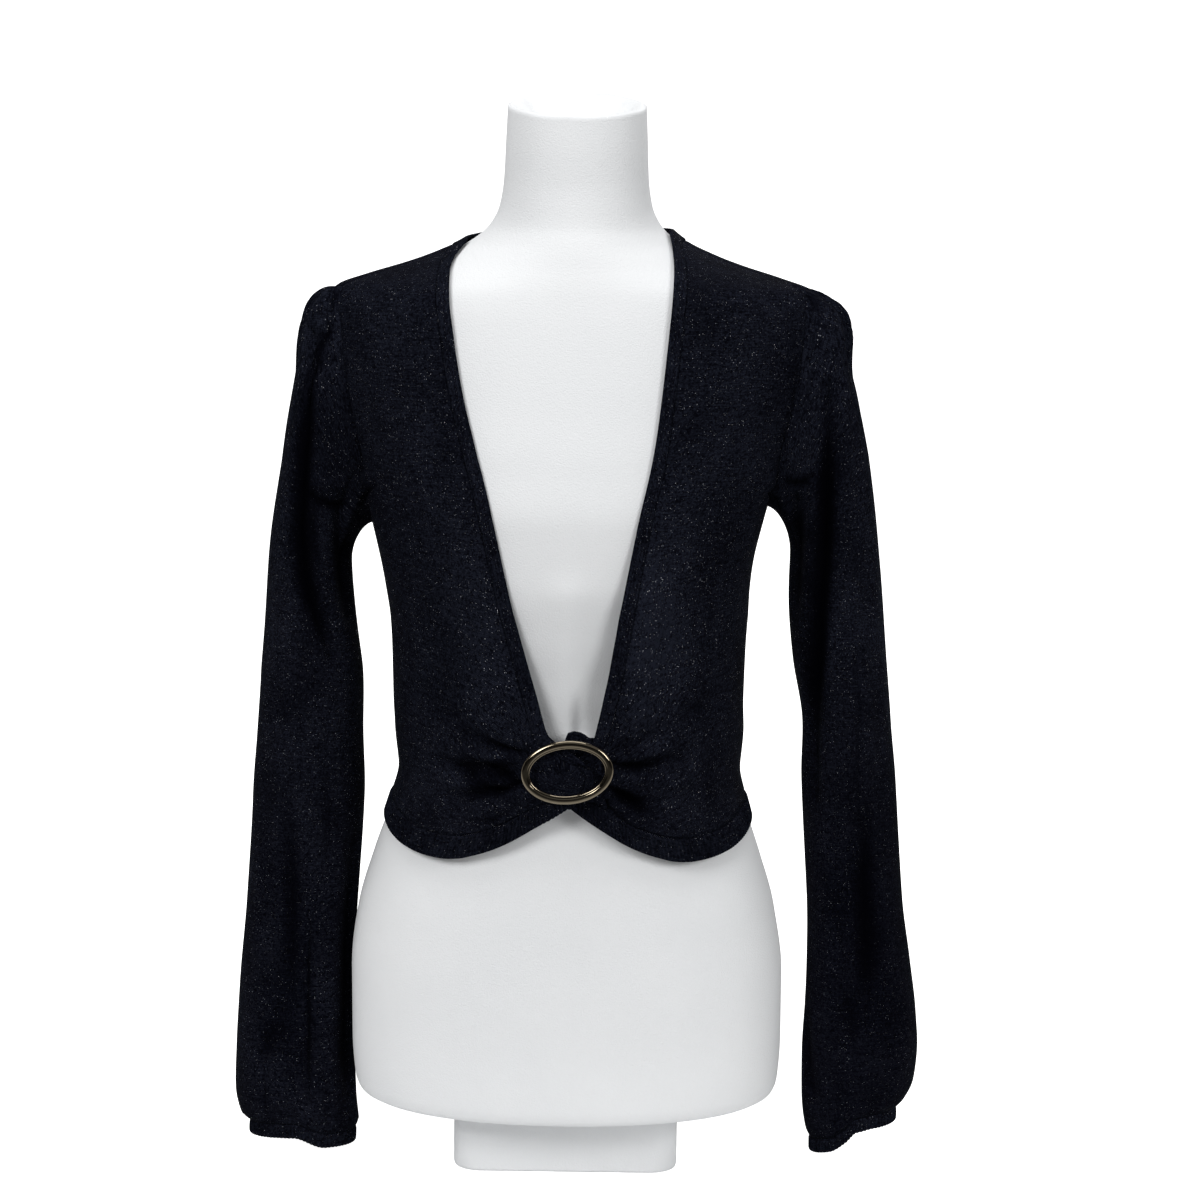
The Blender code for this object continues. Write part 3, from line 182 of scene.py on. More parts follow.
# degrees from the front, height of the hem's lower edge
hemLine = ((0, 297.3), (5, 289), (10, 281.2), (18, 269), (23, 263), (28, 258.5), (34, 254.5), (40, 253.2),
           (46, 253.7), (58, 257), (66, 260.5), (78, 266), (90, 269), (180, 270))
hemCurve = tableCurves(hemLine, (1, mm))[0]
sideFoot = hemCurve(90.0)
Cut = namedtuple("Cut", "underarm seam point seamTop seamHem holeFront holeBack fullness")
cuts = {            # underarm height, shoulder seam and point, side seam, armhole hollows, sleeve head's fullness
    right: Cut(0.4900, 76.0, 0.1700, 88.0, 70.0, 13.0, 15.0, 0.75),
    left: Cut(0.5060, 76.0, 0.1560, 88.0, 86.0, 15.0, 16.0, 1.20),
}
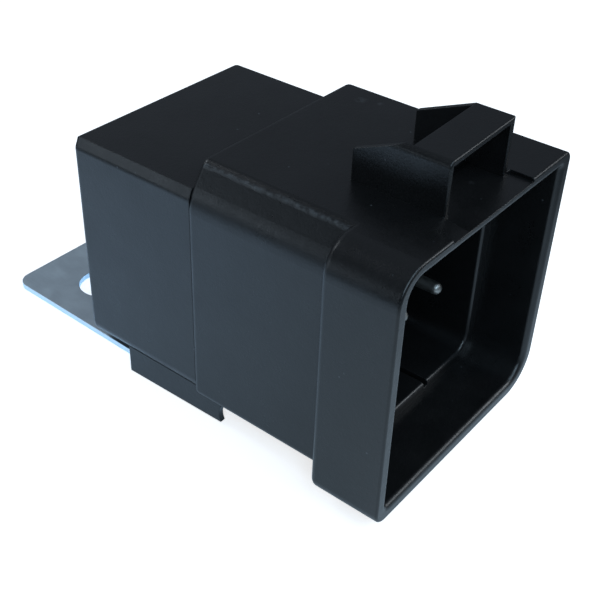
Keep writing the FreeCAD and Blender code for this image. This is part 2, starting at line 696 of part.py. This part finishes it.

Problem to solve —
Extract the full listing above without altering anything.

Output of the exercise —
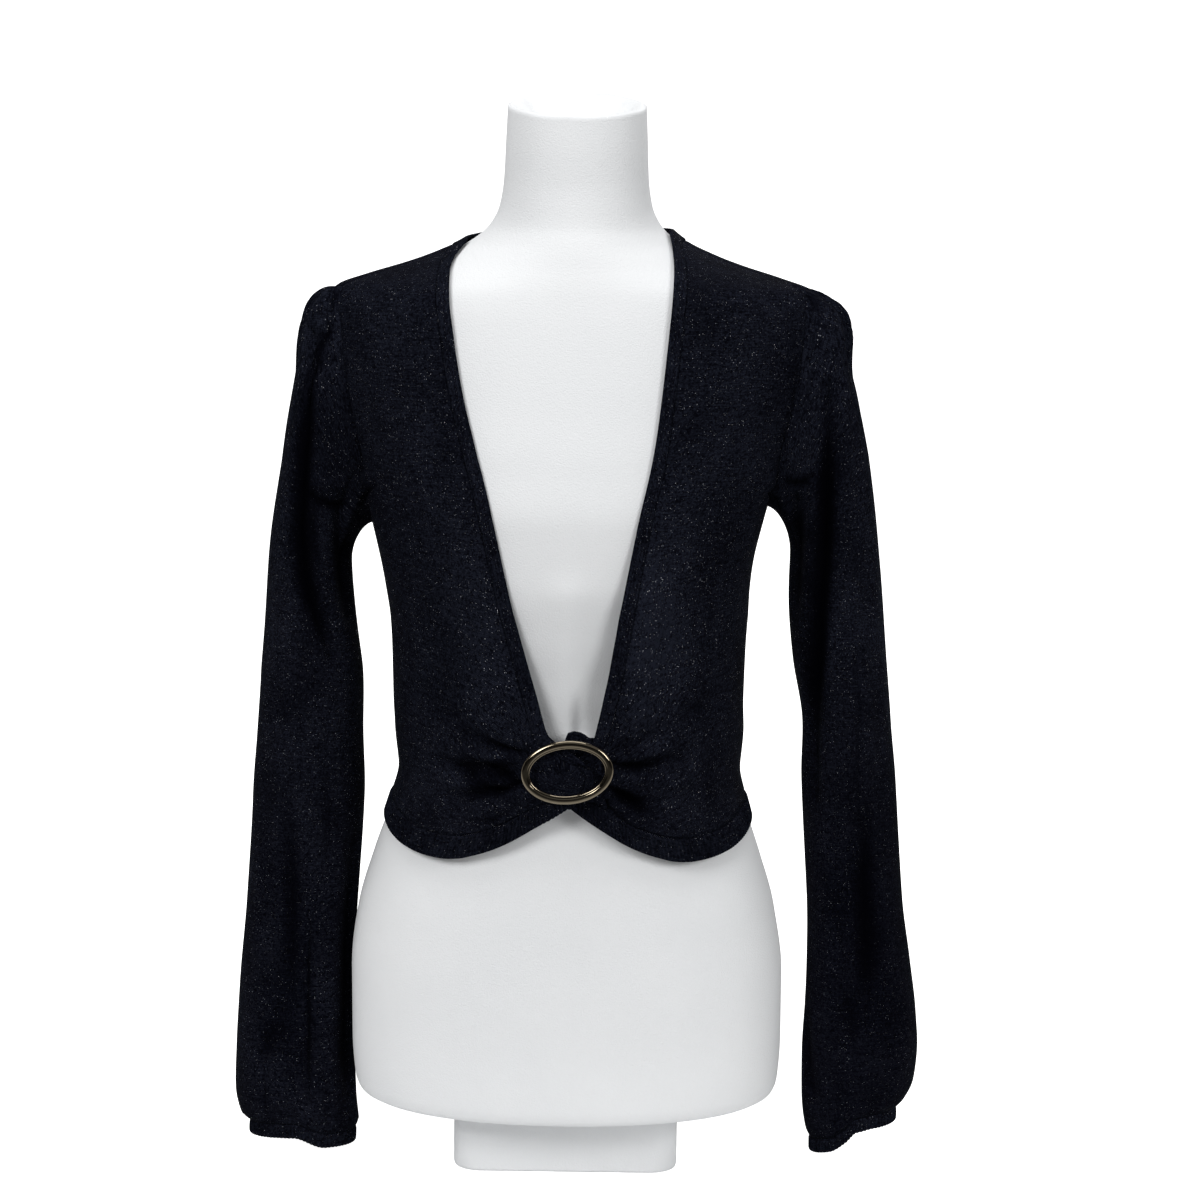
The Blender code for this object continues. Write part 3, from line 182 of scene.py on. More parts follow.
# degrees from the front, height of the hem's lower edge
hemLine = ((0, 297.3), (5, 289), (10, 281.2), (18, 269), (23, 263), (28, 258.5), (34, 254.5), (40, 253.2),
           (46, 253.7), (58, 257), (66, 260.5), (78, 266), (90, 269), (180, 270))
hemCurve = tableCurves(hemLine, (1, mm))[0]
sideFoot = hemCurve(90.0)
Cut = namedtuple("Cut", "underarm seam point seamTop seamHem holeFront holeBack fullness")
cuts = {            # underarm height, shoulder seam and point, side seam, armhole hollows, sleeve head's fullness
    right: Cut(0.4900, 76.0, 0.1700, 88.0, 70.0, 13.0, 15.0, 0.75),
    left: Cut(0.5060, 76.0, 0.1560, 88.0, 86.0, 15.0, 16.0, 1.20),
}
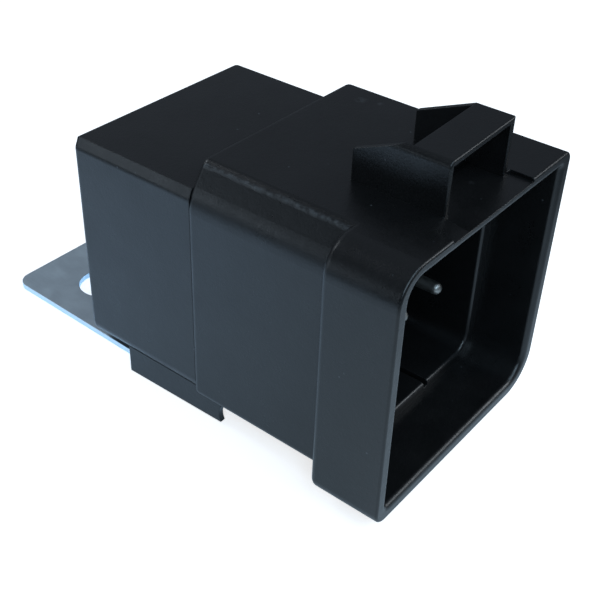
Keep writing the FreeCAD and Blender code for this image. This is part 2, starting at line 696 of part.py. This part finishes it.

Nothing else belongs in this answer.